By Lizbeth Brosnan
Anne Foner, retired sociology professor, reminisces easily about her students and their ever-stimulating conversations. However, her least favorite part about 25 years of teaching at Rutgers University in New Jersey was the large volume of papers she had to grade.
After her husband, Mo, became ill, she moved from Queens to Manhattan and cut back on her own writing and publishing, and turned to volunteer work.
Anne has two daughters and one granddaughter. One daughter lives on the Manhattan’s East side, while the other lives in her same Westside apartment building. She sees her family often and plans on getting together with them for the holidays.
After mandated retirement, Anne did not leave the field of sociology right away. She continued to be involved in academic publishing for as long as she could. “I was really lucky to continue to work,” Anne explained.
She also continued to volunteer at a number of places, Anne describes as a “continuity of what I was doing before.” To Anne, retirement presented opportunity, adding that it is a myth is that retirement is a terrible thing in which you lose all contacts and any meaningful work. She explains how not everything falls apart, and that it is just a different stage of life.

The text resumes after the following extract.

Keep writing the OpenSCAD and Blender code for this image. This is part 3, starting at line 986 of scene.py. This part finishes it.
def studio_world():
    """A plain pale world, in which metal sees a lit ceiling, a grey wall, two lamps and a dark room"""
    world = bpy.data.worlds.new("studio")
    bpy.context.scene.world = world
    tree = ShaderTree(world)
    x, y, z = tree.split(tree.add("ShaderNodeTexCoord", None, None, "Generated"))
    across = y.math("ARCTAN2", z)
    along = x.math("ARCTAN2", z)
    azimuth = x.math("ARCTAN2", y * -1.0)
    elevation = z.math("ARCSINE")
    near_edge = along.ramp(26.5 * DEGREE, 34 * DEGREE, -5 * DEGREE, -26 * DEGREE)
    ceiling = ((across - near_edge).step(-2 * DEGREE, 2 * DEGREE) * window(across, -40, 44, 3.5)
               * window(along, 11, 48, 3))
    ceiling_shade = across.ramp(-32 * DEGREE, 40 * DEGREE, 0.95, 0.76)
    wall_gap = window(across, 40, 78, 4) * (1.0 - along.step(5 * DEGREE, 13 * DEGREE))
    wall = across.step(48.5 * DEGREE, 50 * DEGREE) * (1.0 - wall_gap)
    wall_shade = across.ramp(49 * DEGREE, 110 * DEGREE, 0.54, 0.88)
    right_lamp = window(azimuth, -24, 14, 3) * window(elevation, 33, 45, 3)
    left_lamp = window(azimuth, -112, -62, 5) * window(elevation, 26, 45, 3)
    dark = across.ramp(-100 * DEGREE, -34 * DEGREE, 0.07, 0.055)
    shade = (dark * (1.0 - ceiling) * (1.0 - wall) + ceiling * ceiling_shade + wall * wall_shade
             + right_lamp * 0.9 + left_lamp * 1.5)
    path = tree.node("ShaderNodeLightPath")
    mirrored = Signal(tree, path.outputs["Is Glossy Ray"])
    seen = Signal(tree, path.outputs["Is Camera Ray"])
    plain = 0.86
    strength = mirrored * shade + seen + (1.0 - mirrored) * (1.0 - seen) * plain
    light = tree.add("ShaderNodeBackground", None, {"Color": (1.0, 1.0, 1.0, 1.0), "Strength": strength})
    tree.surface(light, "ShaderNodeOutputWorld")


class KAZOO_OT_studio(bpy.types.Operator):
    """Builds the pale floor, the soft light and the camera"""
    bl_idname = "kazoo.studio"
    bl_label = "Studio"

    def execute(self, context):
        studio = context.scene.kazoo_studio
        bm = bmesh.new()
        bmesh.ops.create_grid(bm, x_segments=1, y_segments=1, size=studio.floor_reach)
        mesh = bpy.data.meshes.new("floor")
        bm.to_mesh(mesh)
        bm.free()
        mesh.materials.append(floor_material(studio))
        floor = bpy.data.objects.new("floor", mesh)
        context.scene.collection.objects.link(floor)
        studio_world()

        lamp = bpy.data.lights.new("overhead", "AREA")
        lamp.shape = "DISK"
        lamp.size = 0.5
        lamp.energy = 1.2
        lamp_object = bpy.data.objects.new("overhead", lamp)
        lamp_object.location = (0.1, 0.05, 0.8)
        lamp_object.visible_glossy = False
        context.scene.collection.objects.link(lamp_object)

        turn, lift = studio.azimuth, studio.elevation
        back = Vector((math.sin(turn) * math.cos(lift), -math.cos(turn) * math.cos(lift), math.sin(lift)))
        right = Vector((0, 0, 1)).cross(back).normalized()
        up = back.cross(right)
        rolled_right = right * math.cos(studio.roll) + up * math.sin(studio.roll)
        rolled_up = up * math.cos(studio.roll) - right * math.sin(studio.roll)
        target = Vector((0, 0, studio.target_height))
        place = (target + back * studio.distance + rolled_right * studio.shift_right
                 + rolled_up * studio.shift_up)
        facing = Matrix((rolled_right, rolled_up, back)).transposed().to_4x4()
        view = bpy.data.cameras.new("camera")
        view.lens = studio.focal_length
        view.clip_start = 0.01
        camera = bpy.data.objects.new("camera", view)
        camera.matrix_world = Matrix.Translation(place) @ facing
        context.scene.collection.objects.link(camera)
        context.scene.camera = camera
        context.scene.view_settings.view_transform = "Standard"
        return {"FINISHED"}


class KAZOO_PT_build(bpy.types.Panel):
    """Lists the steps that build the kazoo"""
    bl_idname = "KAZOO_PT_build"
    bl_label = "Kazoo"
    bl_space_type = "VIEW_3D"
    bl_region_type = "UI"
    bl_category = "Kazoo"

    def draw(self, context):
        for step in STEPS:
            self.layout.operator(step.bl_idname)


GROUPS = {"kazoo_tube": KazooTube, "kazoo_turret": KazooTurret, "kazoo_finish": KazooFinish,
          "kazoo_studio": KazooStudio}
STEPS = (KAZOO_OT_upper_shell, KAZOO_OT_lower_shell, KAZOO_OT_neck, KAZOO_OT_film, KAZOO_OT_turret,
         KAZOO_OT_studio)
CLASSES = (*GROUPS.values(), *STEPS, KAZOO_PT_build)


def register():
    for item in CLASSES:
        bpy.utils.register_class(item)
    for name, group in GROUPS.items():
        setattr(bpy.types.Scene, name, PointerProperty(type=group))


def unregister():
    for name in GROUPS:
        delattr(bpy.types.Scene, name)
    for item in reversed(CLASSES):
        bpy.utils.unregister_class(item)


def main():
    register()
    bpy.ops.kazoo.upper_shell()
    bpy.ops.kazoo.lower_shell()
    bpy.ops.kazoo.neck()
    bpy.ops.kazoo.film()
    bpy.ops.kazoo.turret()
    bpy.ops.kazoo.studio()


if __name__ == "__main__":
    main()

One organization where Anne had volunteered after retirement was called Partners in Conversation in Queens. Here, Anne helped those who did not know much English practice their English skills through conversation. She worked with a diverse group of men and women, ranging in age. Anne shared that when looking for somewhere to volunteer, “trying to find something interesting is not easy.”
As she got older, Anne also continued to teach classes at NYU. Anne had a long and extremely interesting career and is very lucky to be able to have continued to work in the field that she loved for so many years.